Feldmässiger Ausbau.
Verspreid over het terrein van de batterij bevinden zich nog 43 werken. Het gaat - met uitzondering
van de Tobruk (F.53a) - om een verzameling simpele, gestandaardiseerde werken met muren van
baksteen en betonnen vloer- en dakplaten. Alle werken zijn van oorprong goed aan het zicht
onttrokken doordat zij in bestaande taluds weggewerkt waren, zich ondergronds bevonden of waren
aangeaard. Het gaat om:
F.9, 10, 11, 13, 14, 16, 18, 19, 20, 26, 28, 29, 30, 32, 33, 34, 37, 39, 45, 46, 48, 49 en 53.
Bergplaatsen.
F.12, 15, 17, 25, 31, 35, 36, 38, 40, 42, 47, 50, 51 en 52. Woonverblijven.
F.21. Badhuis.
Het bakstenen/betonnen object bestaat uit een centrale, aan twee kanten ontsloten gang, die
toegang geeft aan een aantal kleed- en badruimten aan weerszijden van de gang. Op het dak van
de gang ligt een betonnen waterreservoir.

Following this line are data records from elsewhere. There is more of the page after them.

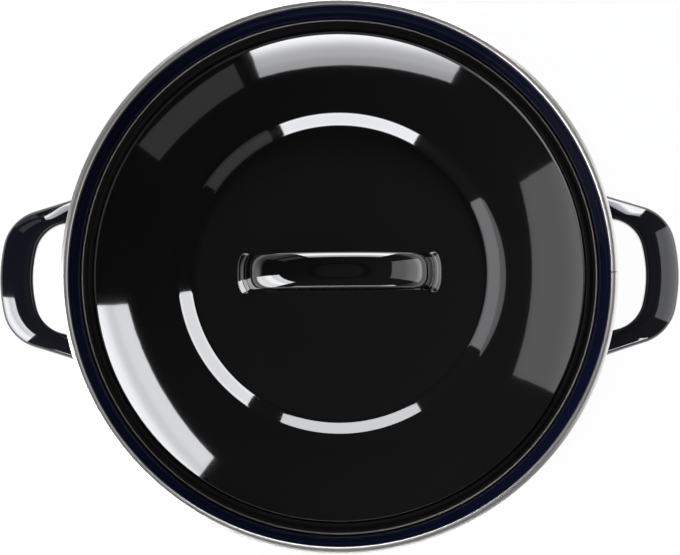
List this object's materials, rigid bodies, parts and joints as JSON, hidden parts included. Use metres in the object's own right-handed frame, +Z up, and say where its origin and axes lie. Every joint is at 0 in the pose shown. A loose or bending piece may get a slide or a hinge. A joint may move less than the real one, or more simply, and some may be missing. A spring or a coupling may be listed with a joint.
{
  "type": "stew pot",
  "caption": "Round enamelled steel stew pot with a rolled steel rim, looped side handles and a stepped domed lid with a strap handle that lifts off.",
  "frame": {"origin": "centre of the flat underside of the base, on the surface the pot stands on", "axes": "+Z up along the axis the pot and the lid are turned round, X through the two side handles and along the lid's strap handle, Y across the handles, with the rim trim's seam at +X"},
  "size_m": [0.3584, 0.29, 0.1637],
  "materials": {
    "pot_enamel": "gloss",
    "trim_steel": "polished",
    "side_handle_enamel": "gloss",
    "lid_enamel": "gloss",
    "lid_handle_enamel": "gloss"
  },
  "bodies": {
    "pot": {"pot_body": "pot_enamel", "rim_trim": "trim_steel", "side_handle_left": "side_handle_enamel", "side_handle_right": "side_handle_enamel"},
    "lid": {"lid_shell": "lid_enamel", "lid_handle": "lid_handle_enamel"}
  },
  "joints": [
    {"name": "lid_lift", "type": "slide", "parent": "pot", "child": "lid", "axis": [0, 0, 1], "range_m": [0, 0.2]}
  ]
}
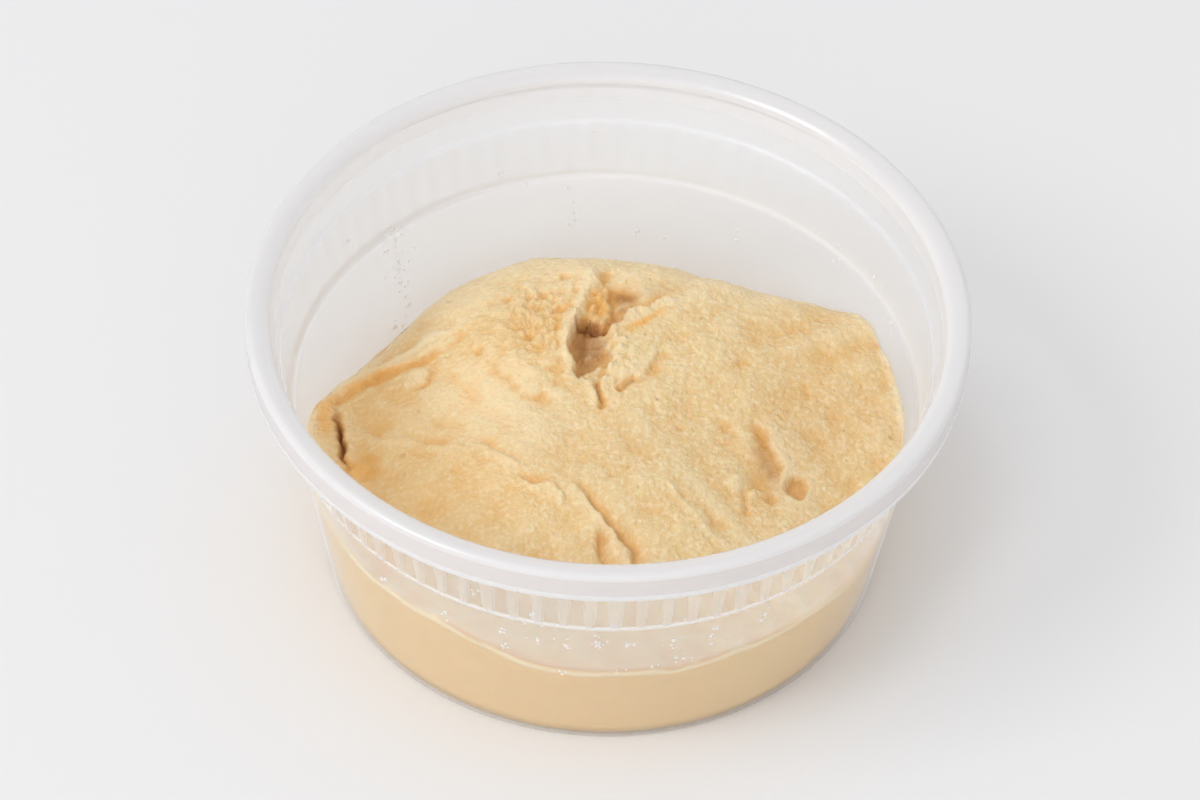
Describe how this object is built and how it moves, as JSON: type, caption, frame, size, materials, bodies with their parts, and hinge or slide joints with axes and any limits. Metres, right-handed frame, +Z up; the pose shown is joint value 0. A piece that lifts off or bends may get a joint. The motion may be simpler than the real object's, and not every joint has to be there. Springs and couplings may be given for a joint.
{
  "type": "hummus in a deli tub",
  "caption": "Hummus heaped in an open, round, translucent plastic deli tub with a rolled rim and a ribbed stacking band.",
  "frame": {"origin": "middle of the tub's foot ring, on the surface the tub stands on", "axes": "+Z up along the tub's axis; -Y is the side shown to the viewer, and the heap of hummus is highest towards +Y"},
  "size_m": [0.117, 0.117, 0.0522],
  "materials": {
    "tub_plastic": "translucent moulded polypropylene, smooth and slightly milky",
    "hummus": "thick, slightly grainy chickpea and sesame paste, moist and satin"
  },
  "bodies": {
    "root": {"container": "tub_plastic", "hummus": "hummus"}
  },
  "joints": []
}
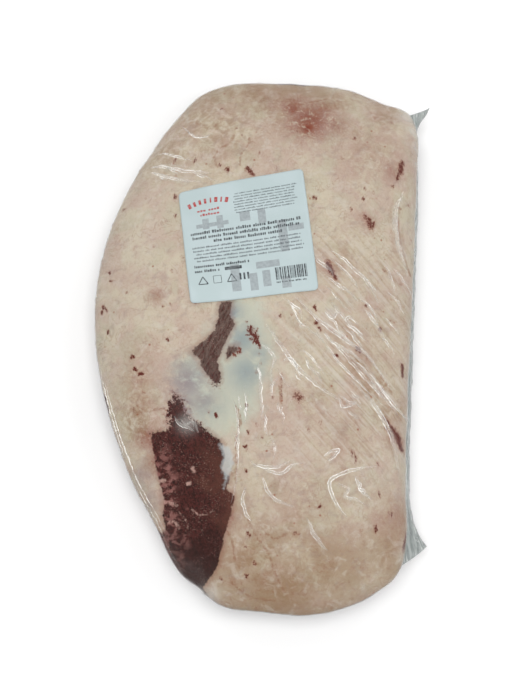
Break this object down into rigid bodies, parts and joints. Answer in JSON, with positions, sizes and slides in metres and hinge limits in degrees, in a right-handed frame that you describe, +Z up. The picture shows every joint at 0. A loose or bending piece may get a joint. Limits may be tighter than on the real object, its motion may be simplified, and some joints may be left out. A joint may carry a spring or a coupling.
{
  "type": "vacuum-packed raw beef brisket",
  "caption": "Whole raw beef brisket, fat side up, in a clear vacuum bag that clings to it, with a sealed edge down one side and a square paper sticker.",
  "frame": {"origin": "on the ground plane, under the middle of the pack's box with the ears and the sticker included", "axes": "+Y along the brisket's long side towards the end the sticker is nearer to, +X towards the bag's sealed edge, +Z up out of the fat cap"},
  "size_m": [0.2792, 0.4432, 0.0638],
  "materials": {
    "bag_film": "clear, glossy, finely creased",
    "beef_fat": "moist, mottled cream and pinkish fat",
    "beef_lean": "moist, grained dark red muscle",
    "label_paper": "smooth coated white",
    "print_grey": "flat pale grey print",
    "print_dark": "flat near-black print",
    "print_red": "flat red print"
  },
  "bodies": {
    "root": {"vacuum_bag": "bag_film", "label": "label_paper"}
  },
  "joints": []
}
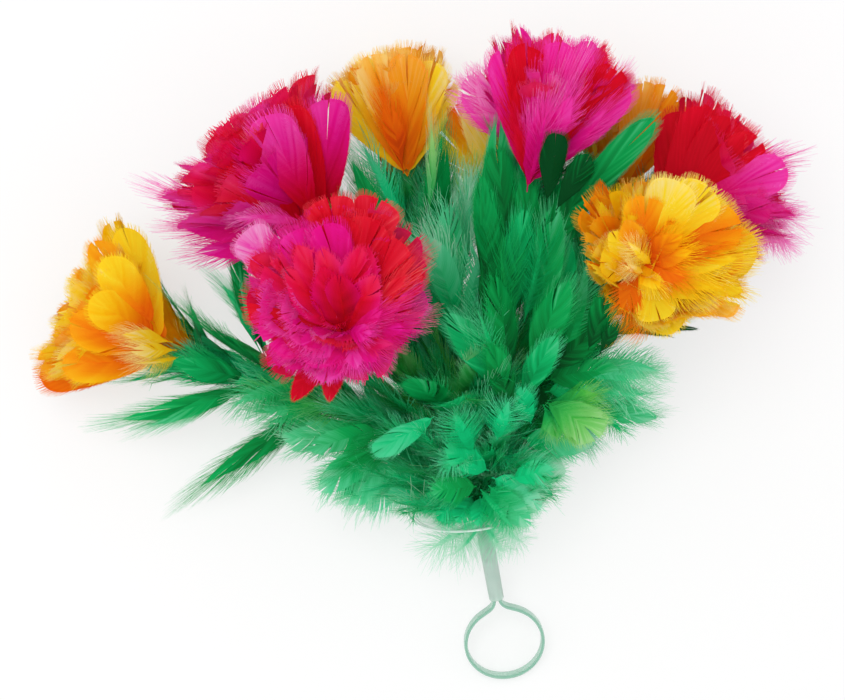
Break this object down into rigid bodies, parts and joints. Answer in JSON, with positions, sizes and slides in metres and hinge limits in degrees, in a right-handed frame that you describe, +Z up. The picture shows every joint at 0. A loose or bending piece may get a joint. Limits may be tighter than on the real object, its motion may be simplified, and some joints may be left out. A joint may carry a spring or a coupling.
{
  "type": "feather carnation bouquet",
  "caption": "Artificial bouquet of fluffy dyed-feather carnations on bent wire stems, with a clear handle tube and a finger ring, lying on a table.",
  "frame": {"origin": "on the table, under the middle of the bouquet's bounding box", "axes": "+X to the right across the fan of blooms, +Y from the finger ring to the blooms, +Z up from the table"},
  "size_m": [0.4112, 0.3496, 0.1578],
  "materials": {
    "petals_yellow": "soft dyed feather",
    "petals_orange": "soft dyed feather",
    "petals_red": "soft dyed feather",
    "petals_magenta": "soft dyed feather",
    "green_feather": "soft dyed feather",
    "down": "fluffy down",
    "wire": "painted green",
    "green_thread": "wound thread",
    "clear_tube": "clear, slightly cloudy",
    "ring_plastic": "satin, translucent"
  },
  "bodies": {
    "root": {"far_left_outer_petals": "petals_yellow", "far_left_inner_petals": "petals_orange", "far_left_wire": "wire", "far_left_leaf_wrap": "green_feather", "left_red_outer_petals": "petals_red", "left_red_inner_petals": "petals_magenta", "left_red_wire": "wire", "left_red_leaf_wrap": "green_feather", "top_left_outer_petals": "petals_orange", "top_left_inner_petals": "petals_yellow", "top_left_wire": "wire", "top_left_leaf_wrap": "green_feather", "centre_back_outer_petals": "petals_yellow", "centre_back_inner_petals": "petals_orange", "centre_back_wire": "wire", "centre_back_leaf_wrap": "green_feather", "top_red_outer_petals": "petals_red", "top_red_inner_petals": "petals_magenta", "top_red_wire": "wire", "top_red_leaf_wrap": "green_feather", "back_right_outer_petals": "petals_orange", "back_right_inner_petals": "petals_yellow", "back_right_wire": "wire", "back_right_leaf_wrap": "green_feather", "right_red_outer_petals": "petals_magenta", "right_red_inner_petals": "petals_red", "right_red_wire": "wire", "right_red_leaf_wrap": "green_feather", "right_front_outer_petals": "petals_yellow", "right_front_inner_petals": "petals_orange", "right_front_wire": "wire", "right_front_leaf_wrap": "green_feather", "front_red_outer_petals": "petals_magenta", "front_red_inner_petals": "petals_red", "front_red_wire": "wire", "front_red_leaf_wrap": "green_feather", "leaf_low_left": "green_feather", "leaf_left_tip": "green_feather", "leaf_left_upper": "green_feather", "leaf_left_inner": "green_feather", "leaf_top_left_outer": "green_feather", "leaf_top_left_inner": "green_feather", "leaf_top_red_left": "green_feather", "leaf_top_red_right": "green_feather", "leaf_right": "green_feather", "leaf_right_low": "green_feather", "leaf_low_right": "green_feather", "leaf_low_front": "green_feather", "down_tuft_1": "down", "down_tuft_2": "down", "down_tuft_3": "down", "down_tuft_4": "down", "down_tuft_5": "down", "down_tuft_6": "down", "handle_tube": "clear_tube", "clear_collar": "clear_tube", "thread_binding": "green_thread", "finger_ring": "ring_plastic"}
  },
  "joints": []
}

Dit type badhuis komt in Den Haag negen keer voor.
F.22 en 23. Garages.
F.24. Waterbergplaats.
F.27. Keuken.
F.53a. Tobruk.
De Tobrukstand of offener Ringstand werd in 1942 ingevoerd. De Tobruk bestaat uit een
gewapend betonnen gevechtsruimte met een achthoekig of rond gat in het dak en een kleine
rechthoekige verblijfsruimte cq munitieberging. Het meest voorkomende type 58c was bestemd voor
een mitrailleur.
De batterij is, voor wat de objecten betreft, nog compleet aanwezig. De stelling is een typerend en zeer gaaf voorbeeld van een zware batterij luchtafweergeschut, zowel bestemd ter bestrijding van lucht- als van zeedoelen. Zij toont goed aan hoe deze nieuwe structuur op basis van optimale camouflage in de omgeving ingeplant werd. Heeft de oorspronke lijke context zo goed als behouden en is inmiddels op een aanvaardbare wijze in het landschap geïntegreerd. De batterij bezit nog alle St- bunkers.
Het terrein van en de 51 onderscheiden objecten binnen de batterij luchtafweergeschut zijn van algemeen belang voor de gemeente Den Haag wegens hun cultuurhistorische waarde en hun betekenis voor de weten schap.